§ Data:
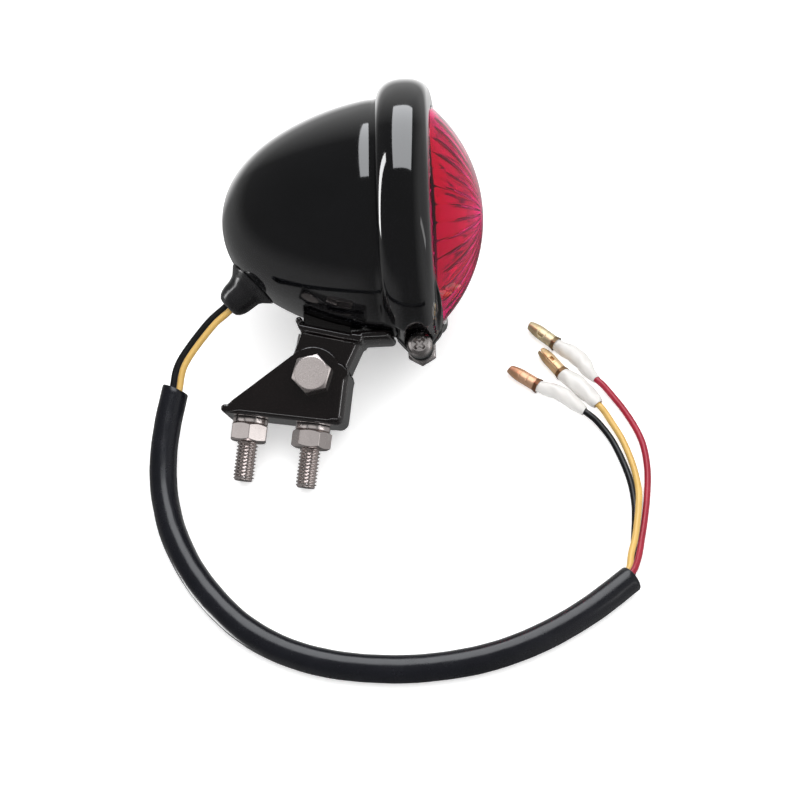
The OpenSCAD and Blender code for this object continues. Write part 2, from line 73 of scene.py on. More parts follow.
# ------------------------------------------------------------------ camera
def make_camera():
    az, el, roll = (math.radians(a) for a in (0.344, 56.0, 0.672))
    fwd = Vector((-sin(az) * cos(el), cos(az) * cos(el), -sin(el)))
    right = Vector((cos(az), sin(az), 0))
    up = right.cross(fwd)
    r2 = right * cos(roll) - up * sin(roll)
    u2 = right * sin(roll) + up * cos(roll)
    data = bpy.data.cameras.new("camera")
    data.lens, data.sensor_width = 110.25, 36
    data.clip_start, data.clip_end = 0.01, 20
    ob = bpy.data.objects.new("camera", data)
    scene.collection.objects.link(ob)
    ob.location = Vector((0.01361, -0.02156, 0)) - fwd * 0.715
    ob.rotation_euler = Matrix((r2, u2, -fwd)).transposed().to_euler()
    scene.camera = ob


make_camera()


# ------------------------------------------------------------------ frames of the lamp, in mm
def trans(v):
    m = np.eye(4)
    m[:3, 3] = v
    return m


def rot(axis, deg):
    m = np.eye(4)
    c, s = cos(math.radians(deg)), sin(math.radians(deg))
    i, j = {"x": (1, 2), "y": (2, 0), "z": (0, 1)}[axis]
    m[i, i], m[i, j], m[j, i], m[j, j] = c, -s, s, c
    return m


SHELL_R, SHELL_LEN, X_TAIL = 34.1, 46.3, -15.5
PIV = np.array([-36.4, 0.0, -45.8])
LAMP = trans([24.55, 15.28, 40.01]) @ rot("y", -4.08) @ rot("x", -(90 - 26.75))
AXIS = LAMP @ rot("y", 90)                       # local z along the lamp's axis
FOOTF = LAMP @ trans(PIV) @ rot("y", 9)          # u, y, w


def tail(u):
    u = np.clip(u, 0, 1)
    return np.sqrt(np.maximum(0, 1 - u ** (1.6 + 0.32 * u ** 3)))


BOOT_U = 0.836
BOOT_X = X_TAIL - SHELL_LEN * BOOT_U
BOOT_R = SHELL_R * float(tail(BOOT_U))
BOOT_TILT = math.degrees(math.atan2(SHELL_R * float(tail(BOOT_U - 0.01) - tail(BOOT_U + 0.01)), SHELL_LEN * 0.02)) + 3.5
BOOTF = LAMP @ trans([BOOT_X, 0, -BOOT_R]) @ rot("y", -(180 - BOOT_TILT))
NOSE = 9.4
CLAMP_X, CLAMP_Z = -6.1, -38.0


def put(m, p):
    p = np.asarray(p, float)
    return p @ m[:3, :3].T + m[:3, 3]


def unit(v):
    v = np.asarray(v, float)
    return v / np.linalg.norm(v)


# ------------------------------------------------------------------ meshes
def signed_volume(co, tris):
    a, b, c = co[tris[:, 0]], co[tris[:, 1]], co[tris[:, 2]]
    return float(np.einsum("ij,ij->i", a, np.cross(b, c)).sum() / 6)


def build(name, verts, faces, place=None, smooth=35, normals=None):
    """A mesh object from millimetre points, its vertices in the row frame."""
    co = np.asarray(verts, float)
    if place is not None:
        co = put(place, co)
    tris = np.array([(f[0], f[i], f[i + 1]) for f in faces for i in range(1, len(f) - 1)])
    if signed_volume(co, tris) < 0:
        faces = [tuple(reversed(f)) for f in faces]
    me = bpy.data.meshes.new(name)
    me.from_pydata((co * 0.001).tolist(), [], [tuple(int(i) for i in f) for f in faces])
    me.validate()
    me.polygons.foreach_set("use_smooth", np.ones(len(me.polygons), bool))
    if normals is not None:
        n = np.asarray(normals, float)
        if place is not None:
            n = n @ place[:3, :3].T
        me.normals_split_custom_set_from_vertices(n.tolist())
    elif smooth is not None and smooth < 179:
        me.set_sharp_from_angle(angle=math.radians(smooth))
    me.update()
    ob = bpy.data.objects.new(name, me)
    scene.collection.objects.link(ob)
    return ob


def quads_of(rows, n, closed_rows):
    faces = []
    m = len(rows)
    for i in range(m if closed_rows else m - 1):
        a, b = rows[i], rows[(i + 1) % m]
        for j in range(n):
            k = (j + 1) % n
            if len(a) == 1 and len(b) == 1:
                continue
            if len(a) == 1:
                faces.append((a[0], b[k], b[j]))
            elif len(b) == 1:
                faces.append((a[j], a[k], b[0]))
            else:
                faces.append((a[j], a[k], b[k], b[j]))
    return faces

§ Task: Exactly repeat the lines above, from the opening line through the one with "return np.sqrt(np.maximum(0, 1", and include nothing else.

§ Exercise result:
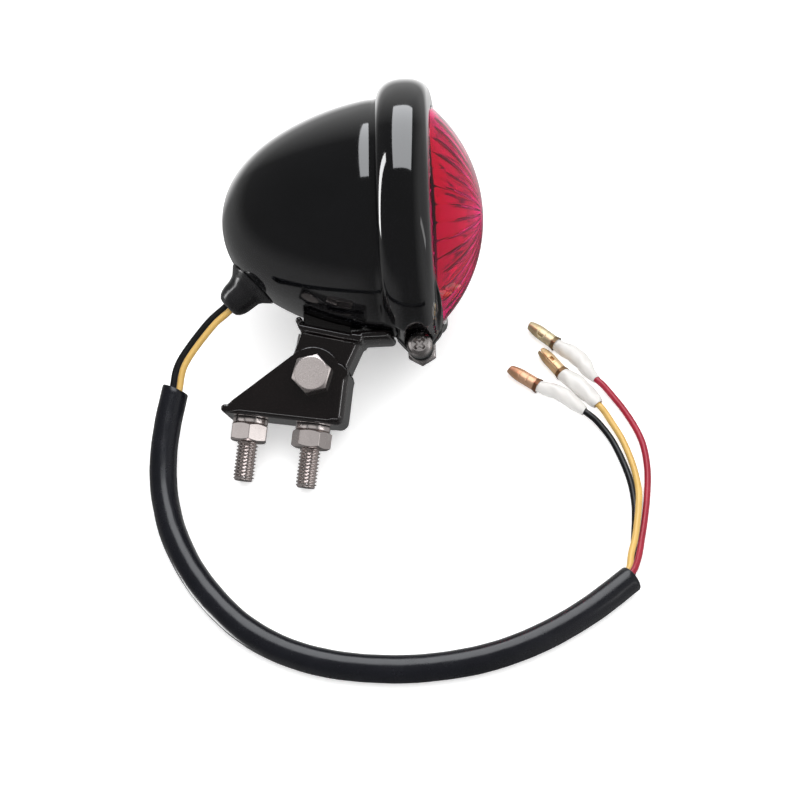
The OpenSCAD and Blender code for this object continues. Write part 2, from line 73 of scene.py on. More parts follow.
# ------------------------------------------------------------------ camera
def make_camera():
    az, el, roll = (math.radians(a) for a in (0.344, 56.0, 0.672))
    fwd = Vector((-sin(az) * cos(el), cos(az) * cos(el), -sin(el)))
    right = Vector((cos(az), sin(az), 0))
    up = right.cross(fwd)
    r2 = right * cos(roll) - up * sin(roll)
    u2 = right * sin(roll) + up * cos(roll)
    data = bpy.data.cameras.new("camera")
    data.lens, data.sensor_width = 110.25, 36
    data.clip_start, data.clip_end = 0.01, 20
    ob = bpy.data.objects.new("camera", data)
    scene.collection.objects.link(ob)
    ob.location = Vector((0.01361, -0.02156, 0)) - fwd * 0.715
    ob.rotation_euler = Matrix((r2, u2, -fwd)).transposed().to_euler()
    scene.camera = ob


make_camera()


# ------------------------------------------------------------------ frames of the lamp, in mm
def trans(v):
    m = np.eye(4)
    m[:3, 3] = v
    return m


def rot(axis, deg):
    m = np.eye(4)
    c, s = cos(math.radians(deg)), sin(math.radians(deg))
    i, j = {"x": (1, 2), "y": (2, 0), "z": (0, 1)}[axis]
    m[i, i], m[i, j], m[j, i], m[j, j] = c, -s, s, c
    return m


SHELL_R, SHELL_LEN, X_TAIL = 34.1, 46.3, -15.5
PIV = np.array([-36.4, 0.0, -45.8])
LAMP = trans([24.55, 15.28, 40.01]) @ rot("y", -4.08) @ rot("x", -(90 - 26.75))
AXIS = LAMP @ rot("y", 90)                       # local z along the lamp's axis
FOOTF = LAMP @ trans(PIV) @ rot("y", 9)          # u, y, w


def tail(u):
    u = np.clip(u, 0, 1)
    return np.sqrt(np.maximum(0, 1 - u ** (1.6 + 0.32 * u ** 3)))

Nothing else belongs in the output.